## GIVEN PROBLEM
Each line below should be reproduced without any alteration.

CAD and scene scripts
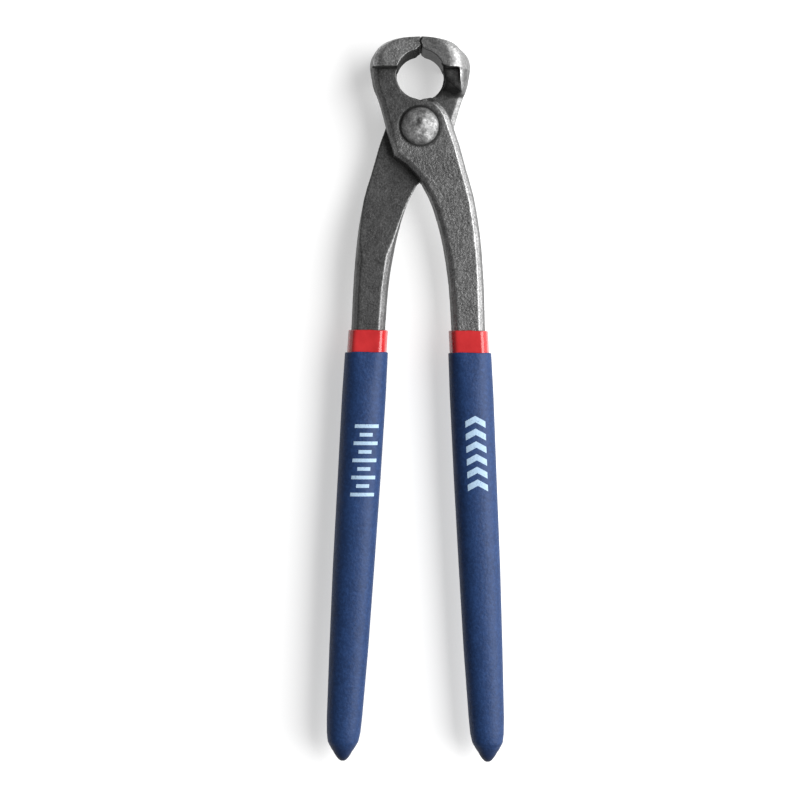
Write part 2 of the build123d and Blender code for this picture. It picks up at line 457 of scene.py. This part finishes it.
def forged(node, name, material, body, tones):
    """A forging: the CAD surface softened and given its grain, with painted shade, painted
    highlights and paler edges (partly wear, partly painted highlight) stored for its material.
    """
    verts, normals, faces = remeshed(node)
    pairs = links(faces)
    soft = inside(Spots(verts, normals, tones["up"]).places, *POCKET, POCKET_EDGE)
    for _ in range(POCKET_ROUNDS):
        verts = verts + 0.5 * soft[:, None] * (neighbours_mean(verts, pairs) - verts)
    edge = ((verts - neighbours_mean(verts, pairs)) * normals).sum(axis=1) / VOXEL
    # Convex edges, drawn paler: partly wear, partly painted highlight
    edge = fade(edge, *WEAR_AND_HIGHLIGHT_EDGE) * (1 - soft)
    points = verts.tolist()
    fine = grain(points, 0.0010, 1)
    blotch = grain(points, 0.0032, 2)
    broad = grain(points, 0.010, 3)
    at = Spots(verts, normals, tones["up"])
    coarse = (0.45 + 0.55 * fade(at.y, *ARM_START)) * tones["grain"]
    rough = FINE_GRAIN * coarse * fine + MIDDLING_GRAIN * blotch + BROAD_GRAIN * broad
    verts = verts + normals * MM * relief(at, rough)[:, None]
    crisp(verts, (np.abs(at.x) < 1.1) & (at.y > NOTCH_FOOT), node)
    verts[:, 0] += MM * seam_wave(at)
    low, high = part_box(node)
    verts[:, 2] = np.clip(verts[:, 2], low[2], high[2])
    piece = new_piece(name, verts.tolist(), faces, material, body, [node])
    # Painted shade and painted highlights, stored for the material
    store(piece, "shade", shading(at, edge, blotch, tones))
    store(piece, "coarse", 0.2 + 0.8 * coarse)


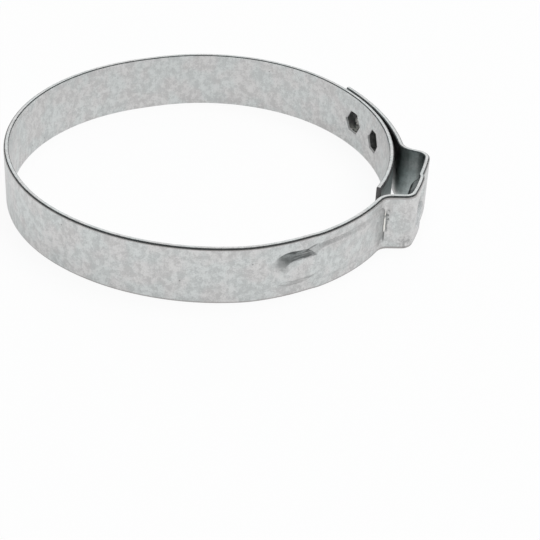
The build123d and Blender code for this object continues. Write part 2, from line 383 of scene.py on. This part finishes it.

## TASK RESPONSE
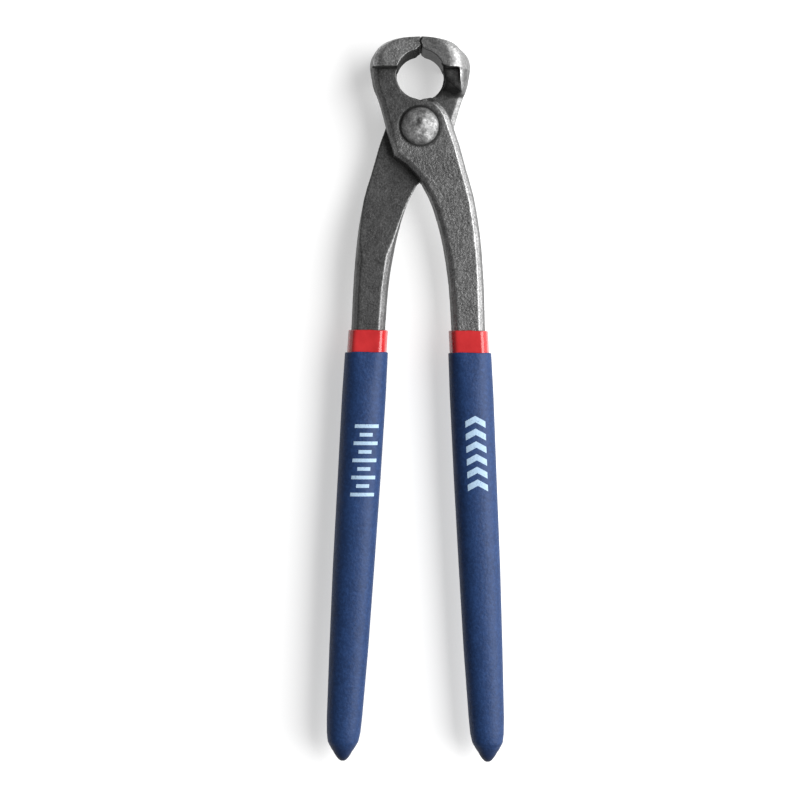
Write part 2 of the build123d and Blender code for this picture. It picks up at line 457 of scene.py. This part finishes it.
def forged(node, name, material, body, tones):
    """A forging: the CAD surface softened and given its grain, with painted shade, painted
    highlights and paler edges (partly wear, partly painted highlight) stored for its material.
    """
    verts, normals, faces = remeshed(node)
    pairs = links(faces)
    soft = inside(Spots(verts, normals, tones["up"]).places, *POCKET, POCKET_EDGE)
    for _ in range(POCKET_ROUNDS):
        verts = verts + 0.5 * soft[:, None] * (neighbours_mean(verts, pairs) - verts)
    edge = ((verts - neighbours_mean(verts, pairs)) * normals).sum(axis=1) / VOXEL
    # Convex edges, drawn paler: partly wear, partly painted highlight
    edge = fade(edge, *WEAR_AND_HIGHLIGHT_EDGE) * (1 - soft)
    points = verts.tolist()
    fine = grain(points, 0.0010, 1)
    blotch = grain(points, 0.0032, 2)
    broad = grain(points, 0.010, 3)
    at = Spots(verts, normals, tones["up"])
    coarse = (0.45 + 0.55 * fade(at.y, *ARM_START)) * tones["grain"]
    rough = FINE_GRAIN * coarse * fine + MIDDLING_GRAIN * blotch + BROAD_GRAIN * broad
    verts = verts + normals * MM * relief(at, rough)[:, None]
    crisp(verts, (np.abs(at.x) < 1.1) & (at.y > NOTCH_FOOT), node)
    verts[:, 0] += MM * seam_wave(at)
    low, high = part_box(node)
    verts[:, 2] = np.clip(verts[:, 2], low[2], high[2])
    piece = new_piece(name, verts.tolist(), faces, material, body, [node])
    # Painted shade and painted highlights, stored for the material
    store(piece, "shade", shading(at, edge, blotch, tones))
    store(piece, "coarse", 0.2 + 0.8 * coarse)


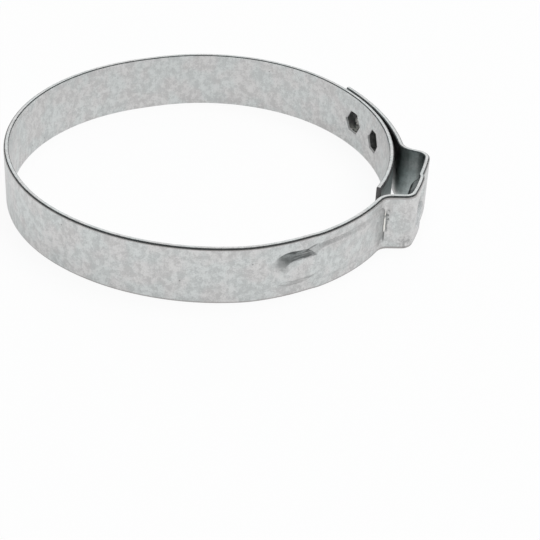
The build123d and Blender code for this object continues. Write part 2, from line 383 of scene.py on. This part finishes it.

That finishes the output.